REG 200129 DAVID FRIEDMAN-1580317114998
US Ambassador to Israel David Friedman. Image Credit: AFP

Abu Dhabi: US President Donald Trump has come up with a dramatic peace plan for the Palestinians, a top US diplomat said on Wednesday. David Friedman, US Ambassador to Israel, said during a telephonic press conference Wednesday that the plan was a real, documented offer for the formation a Palestinian state with defined borders and an agreement from the Israelis to keep this offer open for four years.

“The President has obtained a real documented offer to form a Palestinian state with defined borders .. No other [US] president has done that for the Palestinians,” Friedman said.

Friedman added President Donald Trump had obtained an agreement from the Israelis to keep this offer open for four years. “Now, in the world in which we live, no other offer has been kept open that long and this gives the Palestinians the opportunities they need to study this and to ideally rise to the occasion to sit at the table and try to make peace. I don’t think any other president has done more. To the extent that money is required ... we arranged a robust package of grants, loans and investments from the Gulf and from other countries,” Friedman told the briefing, which was also addressed by Avi Berkowitz, Assistant to the US President and Special Representative for International Negotiations and Brian Hook, US Special Representative for Iran and Senior Policy Adviser to the Secretary of State.

Trump released his “Vision for Peace, Prosperity and a Brighter Future” alongside Israeli Prime Minister Benjamin Netanyahu on Tuesday at a White House gathering that was boycotted by Palestinian officials who have severed ties to the administration over its decision to recognise occupied Jerusalem as the Israeli capital. Trump billed his initiative the most detailed yet after successive US administrations have tried and failed for years to settle the conflict.

Trump’s plan sets in motion a four-year timeline for the creation of a Palestinian state, with Palestinians first having to agree to halt attacks by Hamas which controls Gaza.

Palestinians should set up governing institutions in order to establish their state, likely to be similar to the current Palestinian National Authority, which has limited self-rule in parts of the West Bank. The Palestinian state would include stretches of land in the West Bank, as well as the Gaza Strip on the Mediterranean coast and two expanses of territory in Israel’s southern Negev desert. The West Bank and Gaza, 40 km apart, would be connected by a tunnel. The Palestinian capital would be set across several towns that border East Jerusalem.

Occupied Jerusalem would be Israel’s “undivided capital”.

The strategy would also see up to $50 billion invested in Palestinian-administered territories.

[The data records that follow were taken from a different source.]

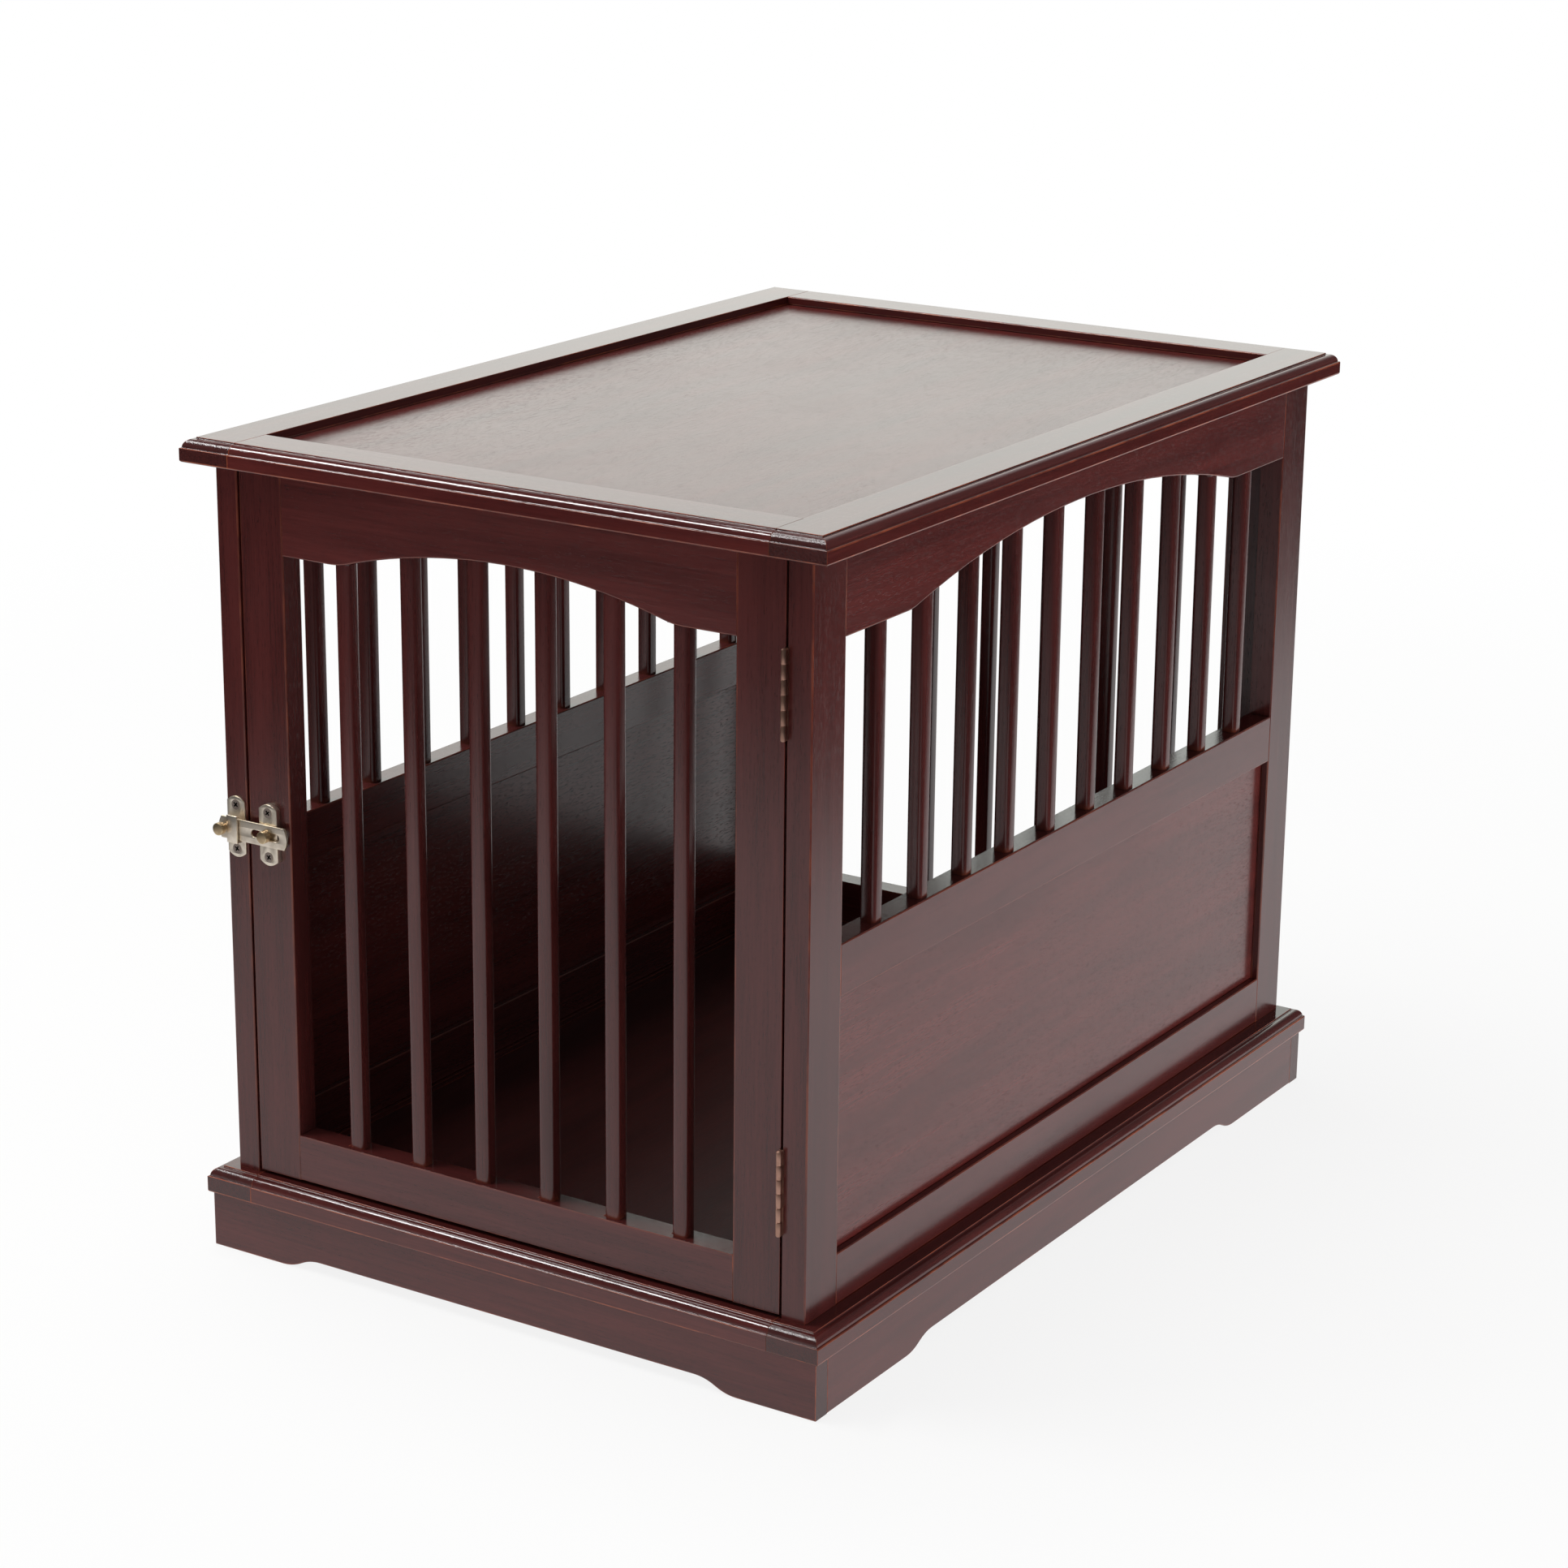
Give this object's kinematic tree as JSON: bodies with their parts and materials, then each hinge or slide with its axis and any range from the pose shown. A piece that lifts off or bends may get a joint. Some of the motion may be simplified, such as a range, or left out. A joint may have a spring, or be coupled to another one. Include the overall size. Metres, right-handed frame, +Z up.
{
  "type": "dog crate end table",
  "caption": "Wooden end table that is also a small pet crate, with spindled sides, a hinged spindled door and a bar latch on a moulded base.",
  "frame": {"origin": "on the floor, under the middle of the table", "axes": "+Z up, +Y along the length towards the rear, with the door at the -Y end; +X to the right seen from the door"},
  "size_m": [0.425, 0.61, 0.488],
  "materials": {
    "lacquered_wood": "dark red-brown satin lacquer over fine straight grain, with rubbed orange-brown edges",
    "lacquered_panel": "dark red-brown satin lacquer over an open-grained veneer panel",
    "dowel_wood": "bare hardwood",
    "antique_brass": "brushed antique brass plate",
    "antique_copper": "aged copper-brown plate",
    "antique_screw": "antique-plated steel",
    "screw_steel": "zinc-plated steel"
  },
  "bodies": {
    "frame": {"base_rail_front": "lacquered_wood", "base_rail_left": "lacquered_wood", "base_rail_rear": "lacquered_wood", "base_rail_right": "lacquered_wood", "base_screws": "screw_steel", "floor_panel": "lacquered_panel", "frame_dowels": "dowel_wood", "hinge_frame_screws": "antique_screw", "hinge_lower_frame_leaf": "antique_copper", "hinge_lower_pin": "antique_copper", "hinge_upper_frame_leaf": "antique_copper", "hinge_upper_pin": "antique_copper", "keeper_plate": "antique_brass", "keeper_screws": "antique_screw", "rear_bottom_rail": "lacquered_wood", "rear_head_rail": "lacquered_wood", "rear_spindles": "lacquered_wood", "rear_stile_left": "lacquered_wood", "rear_stile_right": "lacquered_wood", "side_left_bottom_rail": "lacquered_wood", "side_left_head_rail": "lacquered_wood", "side_left_mid_rail": "lacquered_wood", "side_left_panel": "lacquered_panel", "side_left_spindles": "lacquered_wood", "side_left_stile_front": "lacquered_wood", "side_left_stile_rear": "lacquered_wood", "side_right_bottom_rail": "lacquered_wood", "side_right_head_rail": "lacquered_wood", "side_right_mid_rail": "lacquered_wood", "side_right_panel": "lacquered_panel", "side_right_spindles": "lacquered_wood", "side_right_stile_front": "lacquered_wood", "side_right_stile_rear": "lacquered_wood", "skirt_front": "lacquered_wood", "skirt_left": "lacquered_wood", "skirt_rear": "lacquered_wood", "skirt_right": "lacquered_wood", "top_panel": "lacquered_panel", "top_rail_front": "lacquered_wood", "top_rail_left": "lacquered_wood", "top_rail_rear": "lacquered_wood", "top_rail_right": "lacquered_wood"},
    "door": {"door_bottom_rail": "lacquered_wood", "door_head_rail": "lacquered_wood", "door_spindles": "lacquered_wood", "door_stile_hinge": "lacquered_wood", "door_stile_latch": "lacquered_wood", "hinge_upper_door_leaf": "antique_copper", "hinge_lower_door_leaf": "antique_copper", "hinge_door_screws": "antique_screw", "latch_plate": "antique_brass", "latch_plate_screws": "antique_screw"},
    "latch_stud": {"latch_stud": "antique_brass"},
    "latch_bar": {"latch_bar": "antique_brass", "latch_knob": "antique_brass"}
  },
  "joints": [
    {"name": "door_hinge", "type": "hinge", "parent": "frame", "child": "door", "pos_m": [0.18125, -0.2952, 0.262], "axis": [0, 0, 1], "range_deg": [0, 180]},
    {"name": "latch_lift", "type": "hinge", "parent": "door", "child": "latch_stud", "pos_m": [-0.164, -0.2974, 0.262], "axis": [0, 1, 0], "range_deg": [0, 180]},
    {"name": "latch_slide", "type": "slide", "parent": "latch_stud", "child": "latch_bar", "axis": [1, 0, 0], "range_m": [-0.007, 0.001]}
  ]
}
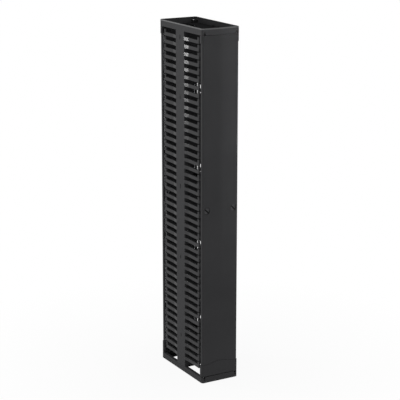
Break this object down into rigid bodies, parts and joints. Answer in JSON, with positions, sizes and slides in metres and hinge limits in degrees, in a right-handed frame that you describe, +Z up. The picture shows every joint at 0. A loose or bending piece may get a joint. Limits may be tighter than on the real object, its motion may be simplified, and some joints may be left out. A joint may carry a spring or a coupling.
{
  "type": "vertical cable manager",
  "caption": "Tall free-standing rack cable manager with front and rear finger channels, a windowed spine and dual-hinged doors that latch with rods and turn knobs.",
  "frame": {"origin": "middle of the footprint on the floor", "axes": "+Z up, +X to the right as seen from the front, +Y to the back; the front door faces -Y"},
  "size_m": [0.246, 0.508, 2.127],
  "materials": {
    "frame_paint": "fine-textured black powder coat",
    "door_paint": "smooth satin black powder coat",
    "finger_plastic": "satin black moulded plastic",
    "moulded_trim": "fine-grained black moulded plastic",
    "zinc_steel": "bright zinc plate",
    "fastener_black": "black zinc plate",
    "nylon": "black nylon"
  },
  "bodies": {
    "frame": {"base_frame": "frame_paint", "top_frame": "frame_paint", "base_plate": "frame_paint", "top_plate": "frame_paint", "left_post": "frame_paint", "right_post": "frame_paint", "front_web": "frame_paint", "rear_web": "frame_paint", "front_left_fingers": "finger_plastic", "front_right_fingers": "finger_plastic", "rear_left_fingers": "finger_plastic", "rear_right_fingers": "finger_plastic", "base_pivot_blocks": "nylon", "top_pivot_blocks": "nylon", "web_screws": "fastener_black", "frame_bolts": "fastener_black"},
    "front_door": {"front_door_panel": "door_paint", "front_door_top_cap": "moulded_trim", "front_door_bottom_cap": "moulded_trim", "front_door_cap_screws": "fastener_black", "front_hinge_cup": "moulded_trim", "front_latch_cup": "moulded_trim", "front_hinge_rod_guides": "nylon", "front_latch_rod_guides": "nylon"},
    "front_hinge_lock": {"front_hinge_knob": "moulded_trim", "front_hinge_cam": "zinc_steel", "front_hinge_cam_screw": "fastener_black"},
    "front_hinge_rod_up": {"front_hinge_upper_rod": "zinc_steel"},
    "front_hinge_rod_down": {"front_hinge_lower_rod": "zinc_steel"},
    "front_latch_lock": {"front_latch_knob": "moulded_trim", "front_latch_cam": "zinc_steel", "front_latch_cam_screw": "fastener_black"},
    "front_latch_rod_up": {"front_latch_upper_rod": "zinc_steel"},
    "front_latch_rod_down": {"front_latch_lower_rod": "zinc_steel"},
    "rear_door": {"rear_door_panel": "door_paint", "rear_door_top_cap": "moulded_trim", "rear_door_bottom_cap": "moulded_trim", "rear_door_cap_screws": "fastener_black", "rear_hinge_cup": "moulded_trim", "rear_latch_cup": "moulded_trim", "rear_hinge_rod_guides": "nylon", "rear_latch_rod_guides": "nylon"},
    "rear_hinge_lock": {"rear_hinge_knob": "moulded_trim", "rear_hinge_cam": "zinc_steel", "rear_hinge_cam_screw": "fastener_black"},
    "rear_hinge_rod_up": {"rear_hinge_upper_rod": "zinc_steel"},
    "rear_hinge_rod_down": {"rear_hinge_lower_rod": "zinc_steel"},
    "rear_latch_lock": {"rear_latch_knob": "moulded_trim", "rear_latch_cam": "zinc_steel", "rear_latch_cam_screw": "fastener_black"},
    "rear_latch_rod_up": {"rear_latch_upper_rod": "zinc_steel"},
    "rear_latch_rod_down": {"rear_latch_lower_rod": "zinc_steel"}
  },
  "joints": [
    {"name": "front_door_hinge", "type": "hinge", "parent": "frame", "child": "front_door", "pos_m": [-0.106, -0.24, 1.064], "axis": [0, 0, -1], "range_deg": [0, 110]},
    {"name": "front_hinge_knob_turn", "type": "hinge", "parent": "front_door", "child": "front_hinge_lock", "pos_m": [-0.0885, -0.24, 1.064], "axis": [0, 1, 0], "range_deg": [0, 90]},
    {"name": "front_hinge_upper_rod_slide", "type": "slide", "parent": "front_door", "child": "front_hinge_rod_up", "axis": [0, 0, -1], "range_m": [0, 0.012]},
    {"name": "front_hinge_lower_rod_slide", "type": "slide", "parent": "front_door", "child": "front_hinge_rod_down", "axis": [0, 0, 1], "range_m": [0, 0.012]},
    {"name": "front_latch_knob_turn", "type": "hinge", "parent": "front_door", "child": "front_latch_lock", "pos_m": [0.0885, -0.24, 1.064], "axis": [0, 1, 0], "range_deg": [0, 90]},
    {"name": "front_latch_upper_rod_slide", "type": "slide", "parent": "front_door", "child": "front_latch_rod_up", "axis": [0, 0, 1], "range_m": [0, 0.012]},
    {"name": "front_latch_lower_rod_slide", "type": "slide", "parent": "front_door", "child": "front_latch_rod_down", "axis": [0, 0, -1], "range_m": [0, 0.012]},
    {"name": "rear_door_hinge", "type": "hinge", "parent": "frame", "child": "rear_door", "pos_m": [0.106, 0.24, 1.064], "axis": [0, 0, -1], "range_deg": [0, 110]},
    {"name": "rear_hinge_knob_turn", "type": "hinge", "parent": "rear_door", "child": "rear_hinge_lock", "pos_m": [0.0885, 0.24, 1.064], "axis": [0, -1, 0], "range_deg": [0, 90]},
    {"name": "rear_hinge_upper_rod_slide", "type": "slide", "parent": "rear_door", "child": "rear_hinge_rod_up", "axis": [0, 0, -1], "range_m": [0, 0.012]},
    {"name": "rear_hinge_lower_rod_slide", "type": "slide", "parent": "rear_door", "child": "rear_hinge_rod_down", "axis": [0, 0, 1], "range_m": [0, 0.012]},
    {"name": "rear_latch_knob_turn", "type": "hinge", "parent": "rear_door", "child": "rear_latch_lock", "pos_m": [-0.0885, 0.24, 1.064], "axis": [0, -1, 0], "range_deg": [0, 90]},
    {"name": "rear_latch_upper_rod_slide", "type": "slide", "parent": "rear_door", "child": "rear_latch_rod_up", "axis": [0, 0, 1], "range_m": [0, 0.012]},
    {"name": "rear_latch_lower_rod_slide", "type": "slide", "parent": "rear_door", "child": "rear_latch_rod_down", "axis": [0, 0, -1], "range_m": [0, 0.012]}
  ],
  "couplings": [
    {"joint": "front_hinge_knob_turn", "follows": "front_hinge_upper_rod_slide", "rad_per_m": 130.9},
    {"joint": "front_hinge_lower_rod_slide", "follows": "front_hinge_upper_rod_slide", "ratio": 1},
    {"joint": "front_latch_knob_turn", "follows": "front_latch_upper_rod_slide", "rad_per_m": 130.9},
    {"joint": "front_latch_lower_rod_slide", "follows": "front_latch_upper_rod_slide", "ratio": 1},
    {"joint": "rear_hinge_knob_turn", "follows": "rear_hinge_upper_rod_slide", "rad_per_m": 130.9},
    {"joint": "rear_hinge_lower_rod_slide", "follows": "rear_hinge_upper_rod_slide", "ratio": 1},
    {"joint": "rear_latch_knob_turn", "follows": "rear_latch_upper_rod_slide", "rad_per_m": 130.9},
    {"joint": "rear_latch_lower_rod_slide", "follows": "rear_latch_upper_rod_slide", "ratio": 1}
  ]
}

Friedman said it is for the first time that a president has actually defined some of the basic internal requirements for the Palestinian state’s rule of law, respect for human rights, freedom of religion, and a free press.

“As the US President said Tuesday, Israel has taken a giant step forward towards peace. For the first time in 53 years, ever since the beginning of the conflict between Israel and the Palestinians over the territory of the West Bank, the state of Israel has committed to the territorial dimensions and other conditions upon which Israel can live side by side with a Palestinian state,” Friedman said.

Friedman called the maps of the proposed Palestinian state “the most important page” of the US peace plan, which “shows precisely the territory that Israel wants to compromise for the sake of peace”.

He said the reaction from the region generally has been extraordinarily constructive and the US administration intends to make the case to the Palestinian people that the peace plan is in their best interest, and in the best interest of the region.

On guarantees to the Palestinians, Friedman said the Palestinians will have the opportunity to sit down with Israel and try to identify the issues that they would like to work out with the Israelis. “The Palestinians will be far better at the negotiating table.”

However, Palestinian President Mahmoud Abbas rejected the Trump administration’s strategy “with a thousand no’s”, especially when it comes to the US proposal for an “undivided” Israeli capital in occupied Jerusalem and a separate Palestinian capital somewhere on the eastern outskirts of the holy city.

“Jerusalem is not for sale. Our rights are not for sale. Your conspiracy deal will not pass,” Abbas stated, warning that the Palestinian people will dump his plan “into the dustbin of history”.